I talk about bubbles a lot, so this is kind of appropriate.

So, let's say we have a list of numbers

and list of numbers is in an array.

So there is an array of one, two, three, four, five,

six things and they're numbers like six, two, nine,

seven, three, four.

What a Bubble Sort does, is it starts by just comparing

pairs of numbers.

So, we start at the beginning

and we compare these two numbers.

And let's say I want the list to be

from smallest to largest.

I could want it from largest to smallest,

or I could be comparing the values in any number of ways

but if I want from smallest to largest,

looking at these two values, I should switch them.

So, what am I going to do?

I'm going to have to draw this a lot.

I swap them, I perform a swap.

Two, six, nine, seven, three, four.

Now, I look at these two values.

Wait, this one's bigger than that one,

I don't need to swap.

Now I'm going to look at these two values,

I do need to swap them.

Seven, nine, three, four, two, six.

Now, I look at these two values, nine is bigger.

Two, six, seven, three, nine, four.

Okay, now I look at the last two values, nine is bigger.

Two, six, seven, three, four, nine.

Now, look at this.

The largest value is always going to end up in the last spot.

So, I'm now done all the way up to the last spot,

so I could do the same exact checking the pairs of values

but just do them one at a time,

all the way up to the last spot.

So, this Bubble Sort is probably

the least efficient sorting algorithm, in fact,

it is an n-squared, Big O notation.

Big O notation is about the order of an algorithm,

how long does it take for an algorithm to perform, right?

If I have six,

an array of six things,

I've got to do, how many slots?

One, two,

One, two, three, four, five.

Then I have to do one, two, three, four.

And then, one, two, three.

So, as the array gets bigger,

the amount of swaps I need to check grows exponentially.
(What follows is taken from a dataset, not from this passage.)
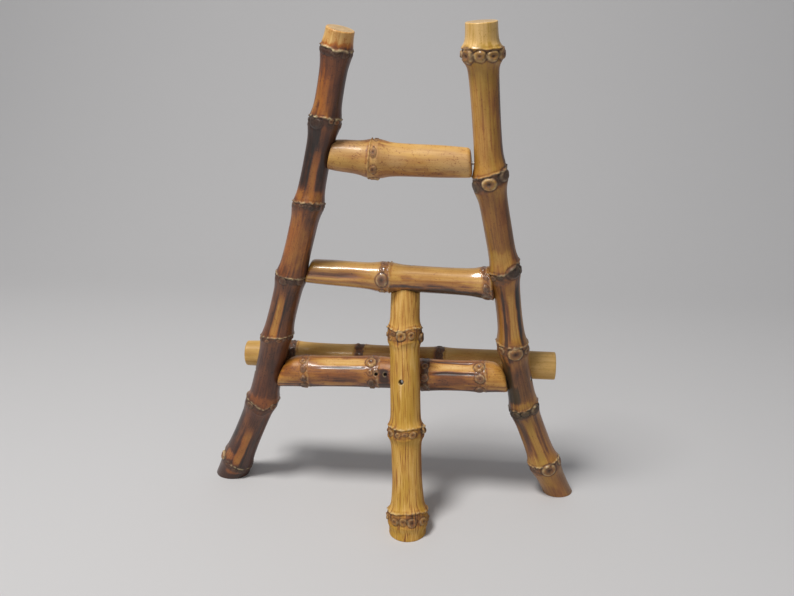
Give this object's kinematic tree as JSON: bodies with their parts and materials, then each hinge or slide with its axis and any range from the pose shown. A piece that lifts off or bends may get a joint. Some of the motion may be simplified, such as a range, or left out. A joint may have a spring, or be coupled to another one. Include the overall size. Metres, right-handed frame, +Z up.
{
  "type": "display easel",
  "caption": "Small rustic tabletop easel of knotty root bamboo: crooked poles lean back on a rear leg, with nailed rungs between them and a ledge bar that holds a picture or plate.",
  "frame": {"origin": "on the floor, at the middle of the easel's outline seen from above", "axes": "+Z up; +Y towards the display side, where the ledge is; the rear leg stands on the -Y side; +X to the right as seen from the leg's side"},
  "size_m": [0.2324, 0.0772, 0.2806],
  "materials": {
    "cane_toasted": "glossy toasted root bamboo, dark reddish brown with near-black blotches and pale scars",
    "cane_olive": "glossy root bamboo, olive ochre with brown streaks",
    "cane_straw": "satin root bamboo, pale straw with pinkish-brown mottling",
    "cane_golden": "glossy root bamboo, golden with an amber underside",
    "cane_amber": "glossy root bamboo, amber to reddish brown",
    "cane_tan": "satin root bamboo, tan ends and an olive-brown middle",
    "cane_ochre": "matte root bamboo, yellow ochre with dark lengthwise fibres",
    "nail_steel": "bright steel brad"
  },
  "bodies": {
    "root": {"left_pole": "cane_toasted", "right_pole": "cane_olive", "top_rung": "cane_straw", "middle_rung": "cane_golden", "lower_rung": "cane_amber", "front_ledge": "cane_tan", "rear_leg": "cane_ochre", "nail_top_left": "nail_steel", "nail_top_right": "nail_steel", "nail_middle_left": "nail_steel", "nail_middle_right": "nail_steel", "nail_lower_left": "nail_steel", "nail_lower_right": "nail_steel", "nail_ledge_left": "nail_steel", "nail_ledge_right": "nail_steel", "nail_leg_lower": "nail_steel", "nail_leg_top": "nail_steel"}
  },
  "joints": []
}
So, this is a slow algorithm but I don't care about that

'cause I want to visualize it.

All right so, the next thing we're going to do

is we need some way

of visually representing the array.

So I'm going to say void setup(), void draw().

I'm going to make an array, I'm going to make a window

of size 600, 600.

I'm going to set the background to zero.

I am going to create an array

of values, and that's going to be an array.

I want to have the same number of values

that I have as pixels, so I'll say width.

And then I want each,

I want to loop over that entire array.

And I want to say values index i equals random height.

So, I want to get a random number from zero

to the height of the window

because I'm going to visualize that.

I'm going to visualize it now by saying

for int i equals zero, i is less than values.length, i++.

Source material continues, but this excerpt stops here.